I have implemented the first solution for P2P operations and it
works
pretty well. However there are problems with collective operations.
There are 2 classes of collective calls that are problematic:
1. Single receiver calls, like MPI_Gather. The sender tasks in
gather can be handled in the same way as a normal send, a data
item is wrapped and extra data is piggybacked with the message.

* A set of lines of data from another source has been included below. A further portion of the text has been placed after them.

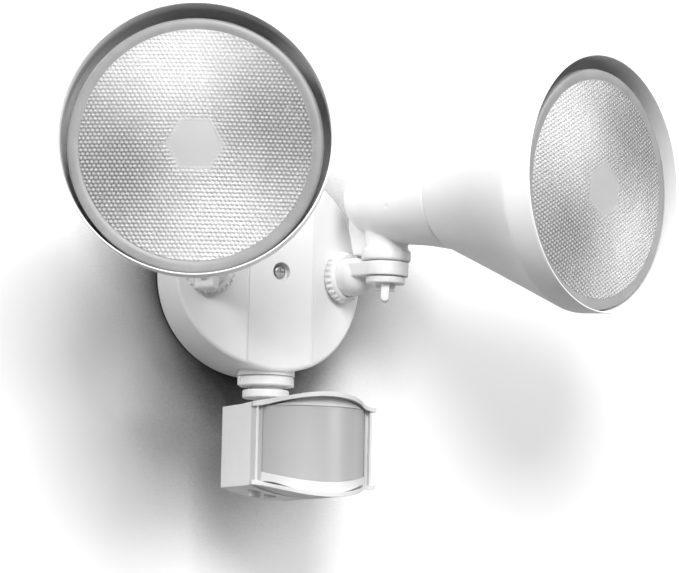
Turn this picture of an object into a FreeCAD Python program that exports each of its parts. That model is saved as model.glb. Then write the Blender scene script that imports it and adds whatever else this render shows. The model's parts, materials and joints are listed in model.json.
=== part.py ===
import FreeCAD, Part
import math
import os
import re

import Sketcher

# Twin-head security light. Millimetres and degrees.
# Origin: centre of the canopy's back, on the wall plane y = 0. The light faces -Y, Z is up.

sizes = {
    # canopy: a round box with a flat front panel and two side facets
    "canopy_radius": 54.0,
    "canopy_draft": 0.9,
    "canopy_depth": 44.0,
    "canopy_wall": 2.2,
    "canopy_round": 2.5,
    "panel_half": 18.5,
    "facet_angle": 25.0,
    "crease_width": 0.7,
    "crease_depth": 0.4,
    "gasket_thick": 1.6,
    "gasket_width": 2.8,
    "gasket_inset": 0.4,
    "recess_radius": 4.8,
    "recess_depth": 4.2,
    "recess_boss": 7.5,
    "cover_screw_radius": 2.0,
    "cover_screw_head": 3.6,
    "cover_screw_head_high": 2.3,
    "pad_radius": 15.2,
    "pad_proud": 0.6,
    "pad_deep": 6.6,
    # mounting strap
    "strap_gap": 0.8,
    "strap_width": 18.0,
    "strap_thick": 1.6,
    "strap_rise": 5.5,
    "strap_foot": 18.0,
    "ground_x": 20.0,
    "slot_margin": 5.55,
    "slot_long": 7.6,
    "slot_radius": 2.2,
    "ground_screw_head": 4.0,
    "ground_screw_head_high": 2.4,
    # arms: a threaded stem, a round barrel and a flat pivot eye
    "arm_hole_inset": 16.7,
    "hole_reach": 12.0,
    "stem_radius": 10.2,
    "stem_inside": 9.0,
    "stem_bore": 4.0,
    "arm_nut_radius": 14.0,
    "arm_nut_high": 6.8,
    "nut_ribs": 26.0,
    "nut_rib_radius": 1.0,
    "back_nut_radius": 13.4,
    "back_nut_high": 3.2,
    "barrel_radius": 10.25,
    "barrel_straight": 12.0,
    "barrel_end": 21.5,
    "arm_reach": 32.5,
    "eye_radius": 12.0,
    "eye_low": -1.3,
    "eye_high": 6.2,
    "right_droop": 1.5,
    "left_droop": 0.0,
    # wing screw
    "wing_screw_radius": 3.1,
    "wing_screw_into_boss": 9.0,
    "wing_flange_radius": 10.4,
    "wing_flange_thick": 3.6,
    "wing_tab_thick": 4.5,
    "wing_tab_wide": 13.0,
    "wing_tab_drop": 10.0,
    "wing_rib_wide": 10.7,
    "wing_rib_thick": 4.0,
    "wing_rib_drop": 3.8,
    "right_wing_turn": -50.0,
    "left_wing_turn": 50.0,
    # lampholder
    "head_lift": 40.3,
    "ring_radius": 13.1,
    "ring_high": 5.2,
    "ring_teeth": 36.0,
    "tooth_wide": 1.0,
    "tooth_high": 1.1,
    "tooth_inset": 0.3,
    "boss_radius": 11.5,
    "holder_wall": 2.0,
    "holder_back": -25.2,
    "holder_dome_z": -7.0,
    "holder_dome_radius": 19.6,
    "holder_mid_z": 14.0,
    "holder_mid_radius": 25.0,
    "holder_waist_z": 2.0,
    "holder_waist_radius": 22.8,
    "holder_front_z": 28.0,
    "holder_front_radius": 26.3,
    "neck_z": 45.8,
    "neck_radius": 29.3,
    "dimple_radius": 1.1,
    "dimple_deep": 0.8,
    "dimple_z": 18.5,
    "dimple_drop": 8.0,
    "gusset_thick": 4.6,
    "gusset_foot": 10.6,
    "gusset_back": -21.2,
    "gusset_mid": 23.7,
    "gusset_mid_back": -25.0,
    # shade
    "lip_z": 140.3,
    "lip_out": 0.5,
    "lip_bead": 0.9,
    "skirt_long": 16.0,
    "shade_wall": 1.0,
    "collar_long": 5.5,
    # lamp
    "lamp_droop": 1.25,
    "lamp_pivot_z": 12.0,
    "rim_recess": 4.7,
    "rim_gap": 3.0,
    "belly_gap": 4.2,
    "throat_gap": 4.8,
    "rim_radius": 60.5,
    "rim_high": 9.0,
    "rim_wide": 3.7,
    "lens_dome": 4.2,
    "lens_glass": 3.2,
    "lamp_rim_z": 130.0,
    "lamp_glass": 2.0,
    "lamp_neck_radius": 19.0,
    "lamp_neck_z": 34.0,
    "lamp_throat_z": 58.0,
    "lamp_belly_z": 92.0,
    "base_radius": 13.1,
    "base_top": 27.0,
    "capsule_radius": 6.0,
    "capsule_low": 58.0,
    "capsule_high": 92.0,
    # socket
    "socket_radius": 17.0,
    "socket_back": -8.0,
    "socket_front": 24.0,
    "socket_flange_high": 4.0,
    "socket_sleeve": 0.5,
    # motion sensor
    "sensor_stem_y": 26.2,
    "sensor_nut_radius": 14.6,
    "sensor_nut_high": 5.5,
    "sensor_nut_lug": 1.3,
    "sensor_stem_radius": 9.4,
    "sensor_stem_rise": 5.0,
    "flange_gap": 1.9,
    "flange_thick": 4.4,
    "flange_radius": 12.4,
    "sensor_neck_radius": 6.5,
    "sensor_neck_long": 5.1,
    "tilt_drop": 10.5,
    "knuckle_radius": 7.4,
    "knuckle_half": 5.0,
    "ear_thick": 3.5,
    "tilt_screw_radius": 2.5,
    "sensor_standoff": 19.4,
    "housing_deep": 38.4,
    "bezel_deep": 26.0,
    "sensor_half": 32.5,
    "sensor_over_tilt": 8.5,
    "sensor_high": 42.0,
    "sensor_arch": 5.6,
    "sensor_wall": 2.0,
    "visor_thick": 2.4,
    "visor_overhang": 5.0,
    "lip_wide": 2.1,
    "lip_bow": 19.0,
    "lip_flare": 0.3,
    "fascia_inset": 2.5,
    "fascia_setback": 22.0,
    "fascia_thick": 1.2,
    "bezel_wall": 1.3,
    "window_side": 1.2,
    "window_bow": 4.5,
    "window_top_rise": 3.0,
    "window_below_top": 4.5,
    "window_above_bottom": 6.7,
    "lens_film": 1.2,
    "pane_sunk": 0.35,
    "board_standoff": 18.4,
    "board_thick": 1.6,
    "board_inset": 5.5,
    "board_margin": 5.0,
    "knob_radius": 3.2,
    "knob_inset": 8.5,
    "knob_pitch": 9.0,
    "knob_forward": 6.0,
    "knob_proud": 0.4,
    "knob_head": 6.0,
    "knob_stem": 6.0,
    "knob_stem_radius": 1.6,
    "case_screw_radius": 1.1,
    "case_screw_hole": 1.2,
    "case_screw_long": 8.0,
    "case_screw_head": 2.4,
    "case_screw_head_high": 1.4,
    "case_screw_inset": 10.5,
    "case_screw_margin": 5.0,
    "can_radius": 4.1,
    "can_flange": 4.6,
    "can_high": 4.4,
    "photocell_radius": 2.5,
    "photocell_x": 18.0,
    "relay_x": 4.0,
    "relay_wide": 19.0,
    "relay_high": 15.0,
    "relay_deep": 15.0,
    "capacitor_radius": 5.0,
    "capacitor_long": 13.0,
    "capacitor_x": 14.0,
    "capacitor_rise": 12.5,
    # clearances
    "thread_gap": 0.05,
    "slip_gap": 0.3,
    "seat_gap": 0.1,
}

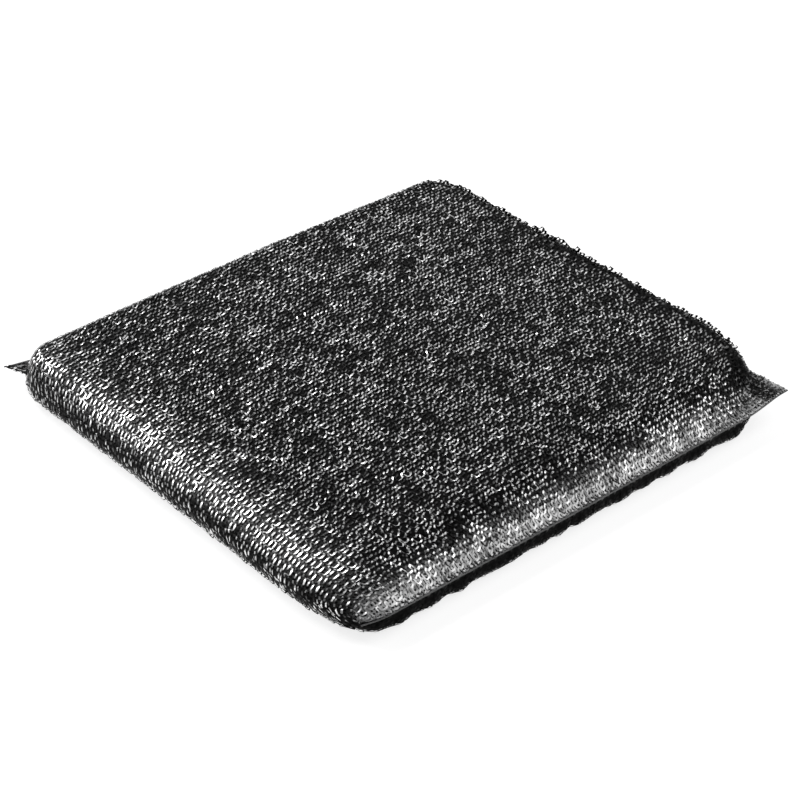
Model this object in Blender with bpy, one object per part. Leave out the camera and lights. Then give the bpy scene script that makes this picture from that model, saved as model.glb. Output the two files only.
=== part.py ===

The problem is at the receiver side when a root gathers N data
items that must be received in an array big enough to receive
all items strided by datatype extent.
In particular, it seems impossible to construct a datatype that
contains data item and extra data (i.e. structure type with
absolute addresses) AND make an array of these datatypes
separated by a fixed extent. For example: data item to receive
from every process is a vector of 1024 doubles. Extra data is a
single integer. User provides a receive buffer with place for N
* 1024 * double. The library allocates an array of N integers
to
receive piggybacked data. How to construct a datatype that can
be used to receive data in MPI_Gather?
2. MPI_Reduce calls. There is no problem with datatypes as the
receiver gets the single data item and not an array as in
previous case. The problem is the reduction operator itself
(MPI_Op) because these operators do not work with wrapped data
types. So I can create a new operator to recognize the wrapped
data type that extracts the original data (skipping extra data)
and performs the original reduction. The point is how to invoke
the original reduction on an existing datatype. I have found
that Open MPI calls internally ompi_op_reduce(op, inbuf, rbuf,
count, dtype) this solves a problem. However this makes the
code
MPI-implementation dependent. Any idea on more portable
options?
Thank you in advance for any comment.